In April 2024, a federal grand jury indicted Roger on multiple counts. He was arrested in Spain on April 28, 2024. He posted bail, fought extradition through the European Court of Human Rights, and mounted a vigorous public and legal campaign. In January 2025, he posted a video appealing directly to President Trump for help.

In October 2025, Roger entered a deferred prosecution agreement. He paid approximately $49.9 million and accepted a three-year gag order. The charges were dismissed. He served no prison time — but the cost was extraordinary: a year fighting extradition, arrest in a foreign country, separation from his life abroad, and legal silencing of one of the most outspoken advocates for individual freedom in the cryptocurrency space.

Roger Ver is a dedicated practitioner of Brazilian jiu-jitsu, the author of Hijacking Bitcoin, and remains a vocal advocate for peer-to-peer electronic cash and financial sovereignty.

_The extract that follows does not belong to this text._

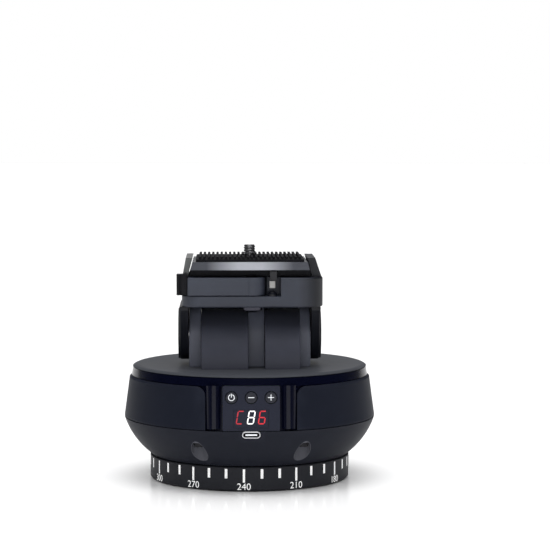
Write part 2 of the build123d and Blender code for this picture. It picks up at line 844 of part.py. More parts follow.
sector_half_angle = 52
with BuildPart() as tilt_sector:
    with BuildSketch(Plane(origin=(16.3, 0, tilt_z), x_dir=(0, 1, 0), z_dir=(1, 0, 0))):
        with BuildLine():
            Polyline(*gear_points(tilt_gear_teeth, -90), close=True)
        make_face()
        with BuildLine():
            reach = 24 * math.sin(math.radians(sector_half_angle))
            depth = 24 * math.cos(math.radians(sector_half_angle))
            Polyline((0, 0), (-reach, -depth), (0, -30), (reach, -depth), close=True)
        make_face(mode=Mode.INTERSECT)
        Circle(7.5)
        Circle(shaft_radius, mode=Mode.SUBTRACT)
    extrude(amount=4)
tilt_sector.part.label = "tilt_sector"
export_step(tilt_sector.part, "parts/tilt_sector.step")

with BuildPart() as thrust_washers:
    for start in (-arm_inner, ear_outer + 0.06):
        with BuildSketch(Plane.YZ.offset(start)):
            with Locations((0, tilt_z)):
                Circle(7.5)
                Circle(shaft_radius, mode=Mode.SUBTRACT)
        extrude(amount=arm_inner - ear_outer - 0.06)
thrust_washers.part.label = "thrust_washers"
export_step(thrust_washers.part, "parts/thrust_washers.step")

with BuildPart() as tilt_screws:
    for side in (-1, 1):
        with BuildSketch(Plane.YZ.offset(side * screw_seat_x)):
            with Locations((0, tilt_z)):
                Circle(3)
        extrude(amount=side * 1.3)
        with BuildSketch(Plane.YZ.offset(side * 25)):
            with Locations((0, tilt_z)):
                Circle(1.5)
        extrude(amount=side * 8.6)
tilt_screws.part.label = "tilt_screws"
export_step(tilt_screws.part, "parts/tilt_screws.step")

with BuildPart() as side_caps:
    for side in (-1, 1):
        with BuildSketch(Plane.YZ.offset(side * arm_outer)):
            with Locations((0, tilt_z)):
                Circle(13)
        extrude(amount=side * 0.75)
side_caps.part.label = "side_caps"
export_step(side_caps.part, "parts/side_caps.step")

with BuildPart() as side_arms:
    # a round end at the shaft, widening up to the bridge, with a tenon let into it
    for start in (-arm_outer, arm_inner):
        with BuildSketch(Plane.YZ.offset(start)):
            with Locations((0, tilt_z)):
                Circle(arm_end_radius)
            with Locations((0, bridge_bottom - 1)):
                Rectangle(arm_head_width, 2)
            make_hull()
        extrude(amount=arm_outer - arm_inner)
    chamfer(side_arms.faces().sort_by(Axis.X)[0].edges(), length=edge_break)
    chamfer(side_arms.faces().sort_by(Axis.X)[-1].edges(), length=edge_break)
    for side in (-1, 1):
        with BuildSketch(Plane.YZ.offset(side * tenon_start)):
            with Locations((0, bridge_bottom + (tenon_height - 1) / 2)):
                Rectangle(tenon_width, tenon_height + 1)
        extrude(amount=side * tenon_thickness)
    # shaft screws with their recesses
    with BuildSketch(Plane.YZ.offset(-arm_outer)):
        with Locations((0, tilt_z)):
            Circle(1.5)
    extrude(amount=2 * arm_outer, mode=Mode.SUBTRACT)
    for side in (-1, 1):
        with BuildSketch(Plane.YZ.offset(side * screw_seat_x)):
            with Locations((0, tilt_z)):
                Circle(9)
        extrude(amount=side * 3, mode=Mode.SUBTRACT)
side_arms.part.label = "side_arms"
export_step(side_arms.part, "parts/side_arms.step")

with BuildPart() as yoke:
    # bridge with the clamp's deck on it
    with BuildSketch(Plane.XY.offset(bridge_bottom)):
        with Locations((bridge_centre, 0)):
            RectangleRounded(2 * bridge_half_width, 2 * bridge_half_depth, bridge_corner)
    extrude(amount=clamp_deck_z - bridge_bottom)
    chamfer(yoke.faces().sort_by(Axis.Z)[-1].edges(), length=edge_break)
    chamfer(yoke.faces().sort_by(Axis.Z)[0].edges(), length=edge_break)
    # stiffening web under the rear edge
    with BuildSketch(Plane.XY.offset(web_bottom)):
        with Locations((0, bridge_half_depth - edge_break - web_thickness / 2)):
            Rectangle(60, web_thickness)
    extrude(amount=bridge_bottom + 1 - web_bottom)
    # fixed jaw on the right
    with BuildSketch(Plane.XZ.offset(fixed_jaw_half)):
        with BuildLine():
            Polyline(
                (31.6, clamp_deck_z), (36.4, clamp_deck_z), (33.2, jaw_top), (29.15, jaw_top), close=True
            )
        make_face()
    extrude(amount=-2 * fixed_jaw_half)
    # front notch for the lever and the safety pin
    with BuildSketch(Plane.XY.offset(ledge_z)):
        with Locations(((15.5 - 40) / 2, -bridge_half_depth)):
            Rectangle(55.5, 17.2)
        with Locations((lever_x, lever_y)):
            Circle(lever_sweep)
    extrude(amount=12, mode=Mode.SUBTRACT)
    # pocket for the foot and drive arm of the moving jaw
    with BuildSketch(Plane.XY.offset(97)):
        with Locations((-29, 0)):
            Rectangle(20, 20)
        with Locations((-16.4, -8.95)):
            Rectangle(19.2, 8.7)
    extrude(amount=12, mode=Mode.SUBTRACT)
    # bore of the lever's bolt and mortises of the side arms
    with BuildSketch(Plane.XY.offset(bridge_bottom)):
        with Locations((lever_x, lever_y)):
            Circle(3)
    extrude(amount=8, mode=Mode.SUBTRACT)
    for side in (-1, 1):
        with BuildSketch(Plane.YZ.offset(side * tenon_start)):
            with Locations((0, bridge_bottom + (tenon_height - 1) / 2)):
                Rectangle(tenon_width, tenon_height + 1)
        extrude(amount=side * tenon_thickness, mode=Mode.SUBTRACT)
yoke.part.label = "yoke"
export_step(yoke.part, "parts/yoke.step")

with BuildPart() as lever_bolt:
    with BuildSketch(Plane(origin=(lever_x, lever_y, 0), x_dir=(1, 0, 0), z_dir=(0, -1, 0))):
        with BuildLine():
            Polyline((0, 87.1), (3.2, 87.1), (5.1, 88.2), (5.4, 89.75), (3, 89.75), (3, 103.6), (4.4, 103.6))
            Polyline((4.4, 103.6), (4.4, 104.4), (2.6, 105.5), (0, 105.8), (0, 87.1))
        make_face()
    revolve(axis=Axis((lever_x, lever_y, 0), (0, 0, 1)))
lever_bolt.part.label = "lever_bolt"
export_step(lever_bolt.part, "parts/lever_bolt.step")

with BuildPart() as spring_cup:
    with BuildSketch(Plane.XY.offset(ledge_z)):
        with Locations((11.2, -25)):
            Circle(2.4)
    extrude(amount=2.5)
    fillet(spring_cup.edges().sort_by(Axis.Z)[-1], radius=1.6)
spring_cup.part.label = "spring_cup"
export_step(spring_cup.part, "parts/spring_cup.step")

# =====================================================================
# Clamp lever, moving jaw and safety pin
# =====================================================================

lever_bottom = 95.6
lever_top = 104.75
with BuildPart() as lever:
    with BuildSketch(Plane.XY.offset(lever_bottom)):
        with Locations((-15.3, -24.2)):
            Rectangle(32.6, 7.6)
        with Locations((lever_x, lever_y)):
            Circle(lever_boss)
        with Locations((lever_x + 1.3, lever_y + 2.2)):
            Circle(4.9)
    extrude(amount=lever_top - lever_bottom)
    chamfer(lever.faces().sort_by(Axis.Z)[-1].edges(), length=0.4)
    chamfer(lever.faces().sort_by(Axis.Z)[0].edges(), length=0.4)
    with BuildSketch(Plane.XY.offset(lever_bottom)):
        with Locations((lever_x, lever_y)):
            Circle(3.05)
    extrude(amount=10, mode=Mode.SUBTRACT)
    with BuildSketch(Plane.XY.offset(103.5)):
        with Locations((lever_x, lever_y)):
            Circle(4.7)
    extrude(amount=2, mode=Mode.SUBTRACT)
lever.part.label = "lever"
export_step(lever.part, "parts/lever.step")

with BuildPart() as lever_grip:
    with BuildSketch(Plane.XY.offset(96.1)):
        with Locations((-34.4, -24.3)):
            RectangleRounded(5.4, 9.0, 1.2)
        with Locations((-37.1, -26.8), (-37.1, -24.0), (-37.1, -21.2), (-35.2, -28.8)):
            Circle(0.6, mode=Mode.SUBTRACT)
    extrude(amount=10.4)
lever_grip.part.label = "lever_grip"
export_step(lever_grip.part, "parts/lever_grip.step")

with BuildPart() as clamp_jaw:
    with BuildSketch(Plane.XZ.offset(18.4)):
        with BuildLine():
            Polyline(
                (-31.55, plate_bottom), (-34.3, plate_bottom), (-32.6, jaw_top), (-29.15, jaw_top),
                close=True,
            )
        make_face()
    extrude(amount=-42.4)
    with BuildSketch(Plane.XY.offset(97.4)):
        with Locations((-27.5, 0)):
            Rectangle(13.8, 19.2)
    extrude(amount=7.0)
    with BuildSketch(Plane.XY.offset(97.4)):
        with Locations((-33.1, 0)):
            Rectangle(2.6, 19.2)
    extrude(amount=8.0)
    with BuildSketch(Plane.XY.offset(97.4)):
        with Locations((-15.9, -9.0)):
            Rectangle(16.2, 7.8)
    extrude(amount=5.0)
clamp_jaw.part.label = "clamp_jaw"
export_step(clamp_jaw.part, "parts/clamp_jaw.step")

with BuildPart() as safety_pin:
    with BuildSketch(Plane.XY.offset(99.6)):
        with Locations((11.2, -25.7)):
            Rectangle(3.0, 3.0)
    extrude(amount=3.4)
    chamfer(safety_pin.edges().filter_by(Axis.Z), length=0.25)
safety_pin.part.label = "safety_pin"
export_step(safety_pin.part, "parts/safety_pin.step")

with BuildPart() as safety_tab:
    with BuildSketch(Plane.XY.offset(103.0)):
        with Locations((11.8, -24.1)):
            Rectangle(3.4, 3.0)
    extrude(amount=4.8)
safety_tab.part.label = "safety_tab"
export_step(safety_tab.part, "parts/safety_tab.step")

# =====================================================================
# Camera plate
# =====================================================================

with BuildPart() as camera_plate:
    with BuildSketch(Plane.XZ.offset(17.5)):
        with BuildLine():
            Polyline(
                (-31.2, plate_bottom), (31.2, plate_bottom), (30.2, plate_step), (-30.2, plate_step),
                close=True,
            )
        make_face()
    extrude(amount=-43.5)
    with BuildSketch(Plane.XZ.offset(26)):
        with BuildLine():
            Polyline(
                (-30.2, plate_step), (30.2, plate_step), (29.1, plate_top), (-29.1, plate_top), close=True
            )
        make_face()
    extrude(amount=-52)
    with BuildSketch(Plane.XY.offset(plate_bottom)):
        Circle(10.5)
    extrude(amount=3.8, mode=Mode.SUBTRACT)
    with BuildSketch(Plane.XY.offset(plate_bottom)):
        Circle(3.3)
    extrude(amount=10, mode=Mode.SUBTRACT)
camera_plate.part.label = "camera_plate"
export_step(camera_plate.part, "parts/camera_plate.step")

with BuildPart() as plate_pad:
    with BuildSketch(Plane.XY.offset(plate_top)):
        RectangleRounded(55, 49, 2)
    extrude(amount=1.3)
    with BuildSketch(Plane.XY.offset(plate_top + 1.3)):
        with GridLocations(2.2, 1, 24, 1):
            Rectangle(1.2, 46)
    extrude(amount=pad_top - plate_top - 1.3)
    with BuildSketch(Plane.XY.offset(plate_top)):
        Circle(7)
    extrude(amount=5, mode=Mode.SUBTRACT)
plate_pad.part.label = "plate_pad"
export_step(plate_pad.part, "parts/plate_pad.step")

with BuildPart() as camera_screw:
    with BuildSketch(Plane.XZ):
        with BuildLine():
            Polyline(
                (0, screw_head_bottom),
                (screw_head_radius, screw_head_bottom),
                (screw_head_radius, screw_head_top),
                (screw_neck_radius, screw_head_top),
                (screw_neck_radius, thread_start - thread_lead),
                (camera_thread_radius, thread_start),
                (camera_thread_radius, screw_tip - 0.6),
                (camera_thread_radius - 0.6, screw_tip),
                (0, screw_tip),
                close=True,
            )
        make_face()
    revolve(axis=Axis.Z)
    with BuildSketch(Plane.XY.offset(screw_head_bottom)):
        Rectangle(14, 1.8)
    extrude(amount=1.4, mode=Mode.SUBTRACT)
camera_screw.part.label = "camera_screw"
export_step(camera_screw.part, "parts/camera_screw.step")
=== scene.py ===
import json
import math

import bmesh
import bpy
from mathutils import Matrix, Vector


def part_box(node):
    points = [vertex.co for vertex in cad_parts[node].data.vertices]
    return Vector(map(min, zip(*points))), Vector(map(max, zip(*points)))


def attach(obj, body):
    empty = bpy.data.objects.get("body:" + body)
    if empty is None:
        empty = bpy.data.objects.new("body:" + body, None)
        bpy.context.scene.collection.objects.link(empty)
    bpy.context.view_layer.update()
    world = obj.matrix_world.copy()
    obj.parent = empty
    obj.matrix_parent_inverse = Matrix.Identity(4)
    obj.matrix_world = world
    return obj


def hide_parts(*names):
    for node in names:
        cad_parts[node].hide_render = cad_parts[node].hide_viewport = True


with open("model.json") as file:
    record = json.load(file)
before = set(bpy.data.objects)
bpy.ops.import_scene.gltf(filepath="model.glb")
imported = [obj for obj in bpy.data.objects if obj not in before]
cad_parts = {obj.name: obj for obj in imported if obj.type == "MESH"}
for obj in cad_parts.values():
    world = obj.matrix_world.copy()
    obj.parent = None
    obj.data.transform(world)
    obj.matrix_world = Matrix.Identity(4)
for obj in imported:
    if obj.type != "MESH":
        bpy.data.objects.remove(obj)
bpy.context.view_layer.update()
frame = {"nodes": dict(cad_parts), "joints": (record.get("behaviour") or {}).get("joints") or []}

MM = 0.001


# =====================================================================
# Helpers: places in the frame
# =====================================================================

def low(node):
    """Lowest corner of a node's box."""
    return Vector(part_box(node)[0])


def high(node):
    """Highest corner of a node's box."""
    return Vector(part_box(node)[1])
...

He is a friend of MACS and a supporter of the movement to end cruel and disproportionate sentencing.

WHY THEY DESERVE A PARDON

Roger Ver is one of the most important figures in the history of Bitcoin. He was the first major investor in the Bitcoin ecosystem, backing Blockchain.com, Ripple, Kraken, BitPay, and other foundational companies when no one else would. He paid for the first Bitcoin billboard. He funded national radio advertisements promoting Bitcoin on Free Talk Live. He gave away Bitcoin to strangers to spread adoption. He earned the name “Bitcoin Jesus” not because he profited from Bitcoin, but because he believed in it and wanted the world to believe in it too. In 2014, Roger renounced his U.S. citizenship and became a citizen of St. Kitts and Nevis. He was legally required to file exit tax returns reporting the value of all worldwide assets, including his Bitcoin holdings. The government alleged that Roger underreported his Bitcoin. Roger has consistently maintained that the failure to pay arose from genuine confusion about how tax law applied to cryptocurrency — a technology so new that the IRS itself had not issued clear guidance on treatment of digital assets during the relevant period. He relied on professional advisors. These are not the hallmarks of criminal tax evasion. They are the hallmarks of a broken system that retroactively punished a man for failing to navigate rules that did not yet exist in coherent form. Roger was arrested in Spain in April 2024 based on a U.S. warrant. He faced charges carrying over 109 years in combined potential sentences. He fought extradition through the European Court of Human Rights. Support came from across the crypto and liberty communities — Ross Ulbricht wrote that no one should spend their life in prison over taxes. Vitalik Buterin called the prosecution politically driven. In October 2025, Roger entered a deferred prosecution agreement, paid approximately $49.9 million, and accepted a three-year gag order preventing him from speaking publicly about the details of his case. A man who spent his entire adult life advocating for freedom has been legally silenced. Roger’s prior encounter with the federal justice system underscores the pattern. In 2002, at age 22, he was sentenced to 10 months in federal prison for selling pest control devices on eBay without a proper license. The federal government turned a regulatory violation into a criminal case. Twenty-two years later, the same government came for him again — this time for his Bitcoin. The gag order prevents Roger from telling his own story. MACS can tell it for him.